Working with large data (dynamic loading)

Dynamic loading of large data
Individual column sizes should not exceed available memory
Implementation details

Dynamic loading of large data

When working with large datasets, especially those containing multidimensional data, the available memory easily becomes a limiting factor. For example, a multidimensional column of shape (2000, 500, 500) takes 3.7 Gb of memory.

DataMatrix automatically offloads multidimensional columns to disk when memory is running low. Let's see how this works by creating a DataMatrix with a single column of shape (2000, 500, 500). (The first dimension corresponds to the length of the DataMatrix.) On its own, this column easily fits in memory, and we can use the loaded property to verify that the column has indeed been loaded into memory.

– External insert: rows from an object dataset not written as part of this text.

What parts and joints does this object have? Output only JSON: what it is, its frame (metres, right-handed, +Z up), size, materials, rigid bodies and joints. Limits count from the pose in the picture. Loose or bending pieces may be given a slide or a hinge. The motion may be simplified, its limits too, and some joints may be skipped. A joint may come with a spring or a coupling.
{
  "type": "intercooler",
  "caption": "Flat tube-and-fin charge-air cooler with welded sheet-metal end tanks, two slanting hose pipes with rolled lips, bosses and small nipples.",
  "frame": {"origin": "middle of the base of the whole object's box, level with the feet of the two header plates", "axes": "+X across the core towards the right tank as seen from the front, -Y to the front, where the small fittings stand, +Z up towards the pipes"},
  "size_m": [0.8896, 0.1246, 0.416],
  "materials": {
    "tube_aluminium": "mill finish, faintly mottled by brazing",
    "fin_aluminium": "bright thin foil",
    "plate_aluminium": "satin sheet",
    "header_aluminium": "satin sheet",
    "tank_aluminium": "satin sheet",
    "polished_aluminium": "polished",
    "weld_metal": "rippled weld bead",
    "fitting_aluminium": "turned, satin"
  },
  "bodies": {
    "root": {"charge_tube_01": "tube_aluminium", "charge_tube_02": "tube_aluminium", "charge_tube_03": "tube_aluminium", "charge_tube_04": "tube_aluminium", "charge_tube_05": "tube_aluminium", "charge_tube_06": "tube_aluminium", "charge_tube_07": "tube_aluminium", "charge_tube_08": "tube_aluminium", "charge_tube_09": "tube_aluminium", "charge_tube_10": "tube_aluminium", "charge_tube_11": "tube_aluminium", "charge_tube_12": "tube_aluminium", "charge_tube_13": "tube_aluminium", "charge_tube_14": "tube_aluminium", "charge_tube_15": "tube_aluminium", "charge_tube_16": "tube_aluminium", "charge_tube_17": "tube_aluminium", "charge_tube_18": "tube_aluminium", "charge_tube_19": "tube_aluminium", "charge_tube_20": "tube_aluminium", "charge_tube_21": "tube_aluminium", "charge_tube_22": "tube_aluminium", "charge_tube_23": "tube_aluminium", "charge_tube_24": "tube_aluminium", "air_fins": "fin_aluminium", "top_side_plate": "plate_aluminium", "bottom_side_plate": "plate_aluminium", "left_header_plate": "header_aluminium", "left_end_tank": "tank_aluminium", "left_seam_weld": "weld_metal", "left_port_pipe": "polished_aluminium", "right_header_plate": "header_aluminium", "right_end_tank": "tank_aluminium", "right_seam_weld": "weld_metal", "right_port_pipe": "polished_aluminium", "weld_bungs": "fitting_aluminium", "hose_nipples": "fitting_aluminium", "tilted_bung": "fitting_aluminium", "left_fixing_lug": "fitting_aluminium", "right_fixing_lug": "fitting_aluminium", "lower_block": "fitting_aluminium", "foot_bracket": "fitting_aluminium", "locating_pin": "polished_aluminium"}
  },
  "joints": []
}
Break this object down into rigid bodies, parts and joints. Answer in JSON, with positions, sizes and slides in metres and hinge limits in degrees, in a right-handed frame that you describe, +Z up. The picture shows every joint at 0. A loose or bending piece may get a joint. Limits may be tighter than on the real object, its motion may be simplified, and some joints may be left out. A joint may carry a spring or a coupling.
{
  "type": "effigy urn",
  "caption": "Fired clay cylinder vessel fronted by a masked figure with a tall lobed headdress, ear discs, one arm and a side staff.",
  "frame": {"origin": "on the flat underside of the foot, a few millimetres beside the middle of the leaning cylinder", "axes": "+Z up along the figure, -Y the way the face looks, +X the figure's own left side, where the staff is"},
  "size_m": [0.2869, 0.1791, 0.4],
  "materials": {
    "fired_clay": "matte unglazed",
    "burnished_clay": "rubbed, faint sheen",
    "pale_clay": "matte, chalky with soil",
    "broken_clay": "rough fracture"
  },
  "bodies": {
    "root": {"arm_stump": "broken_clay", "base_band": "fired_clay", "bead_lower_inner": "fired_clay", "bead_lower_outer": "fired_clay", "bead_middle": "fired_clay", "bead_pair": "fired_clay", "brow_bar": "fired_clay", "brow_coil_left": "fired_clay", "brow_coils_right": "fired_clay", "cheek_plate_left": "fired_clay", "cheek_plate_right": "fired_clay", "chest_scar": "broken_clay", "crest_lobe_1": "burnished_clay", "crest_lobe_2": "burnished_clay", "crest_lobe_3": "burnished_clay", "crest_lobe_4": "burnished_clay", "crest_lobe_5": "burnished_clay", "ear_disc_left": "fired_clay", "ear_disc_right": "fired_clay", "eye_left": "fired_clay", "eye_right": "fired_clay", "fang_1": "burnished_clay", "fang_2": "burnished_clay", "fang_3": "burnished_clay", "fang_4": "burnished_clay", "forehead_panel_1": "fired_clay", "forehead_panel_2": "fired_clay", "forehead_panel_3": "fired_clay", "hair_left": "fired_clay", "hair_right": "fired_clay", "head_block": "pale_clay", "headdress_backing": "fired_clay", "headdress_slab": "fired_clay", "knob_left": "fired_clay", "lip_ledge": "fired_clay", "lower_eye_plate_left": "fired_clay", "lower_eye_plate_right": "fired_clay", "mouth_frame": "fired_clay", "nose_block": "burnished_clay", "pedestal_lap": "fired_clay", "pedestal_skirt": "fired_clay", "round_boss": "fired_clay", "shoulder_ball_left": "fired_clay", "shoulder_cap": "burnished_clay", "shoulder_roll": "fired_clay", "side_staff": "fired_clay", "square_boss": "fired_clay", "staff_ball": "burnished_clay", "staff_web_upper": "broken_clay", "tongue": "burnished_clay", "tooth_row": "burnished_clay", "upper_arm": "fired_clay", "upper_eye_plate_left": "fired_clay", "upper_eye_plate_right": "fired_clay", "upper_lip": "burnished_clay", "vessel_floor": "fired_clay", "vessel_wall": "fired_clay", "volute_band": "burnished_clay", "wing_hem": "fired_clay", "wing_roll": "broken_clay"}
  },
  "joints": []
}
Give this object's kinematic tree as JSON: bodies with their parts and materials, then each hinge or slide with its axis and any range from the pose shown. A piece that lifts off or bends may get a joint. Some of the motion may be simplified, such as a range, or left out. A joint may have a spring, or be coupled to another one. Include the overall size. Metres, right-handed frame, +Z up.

from datamatrix import DataMatrix, MultiDimensionalColumn

dm = DataMatrix(length=2000)
dm.large_data1 = MultiDimensionalColumn(shape=(500, 500))
print(f'large_data1 loaded: {dm.large_data1.loaded}')

Output:

large_data1 loaded: True

However, if we add another column of the same size, memory starts to run low. Therefore, the old column (large_data1) is offloaded to disk, while the newly created column (large_data2) is held in memory. This happens automatically.

dm.large_data2 = MultiDimensionalColumn(shape=(500, 500))
print(f'large_data1 loaded: {dm.large_data1.loaded}')
print(f'large_data2 loaded: {dm.large_data2.loaded}')

Output:

large_data1 loaded: False
large_data2 loaded: True

DataMatrix tries to keep the most recently used columns in memory, and offloads the least recently used columns to disk. Therefore, if we assign the value 0 to large_data1, this column gets loaded into memory, while large_data2 is offloaded to disk.

import numpy as np

dm.large_data1 = 0
print(f'large_data1 loaded: {dm.large_data1.loaded}')
print(f'large_data2 loaded: {dm.large_data2.loaded}')

Output:

large_data1 loaded: True
large_data2 loaded: False

You can also manually force columns to be loaded into memory or offloaded to disk by changing the loaded property.

dm.large_data1.loaded = False
print(f'large_data1 loaded: {dm.large_data1.loaded}')
print(f'large_data2 loaded: {dm.large_data2.loaded}')

Output:

large_data1 loaded: False
large_data2 loaded: False

Individual column sizes should not exceed available memory

Dynamic loading works best when columns do not, by themselves, exceed the available memory, even though the total size of the DataMatrix may exceed the available memory. For example, dynamic loading works well for a 16 Gb system when working with a DataMatrix that consists of 3 multidimensional columns of 8 Gb. Here, the total size of the DataMatrix is 3 × 4 = 24 Gb, which exceeds the 16 Gb of available memory; however, each column on its own is only 8 Gb, which does not exceed the available memory.

It is aso possible (though not recommended) to create columns that, by themselves, exceed the available memory, such as a 24 Gb column on a 16 Gb system. However, many numerical operations, such as taking the mean or standard deviation, will cause all data to be loaded into memory, thus causing Python to crash due to insufficient memory.

Implementation details

When a column is offloaded to disk, a numpy.memmap object is created instead of a regular numpy.ndarray. This object is mapped onto a hidden temporary file in the current working directory. Depending on the operating system, this temporary file is either invisible (unlinked) or has the extension .memmap.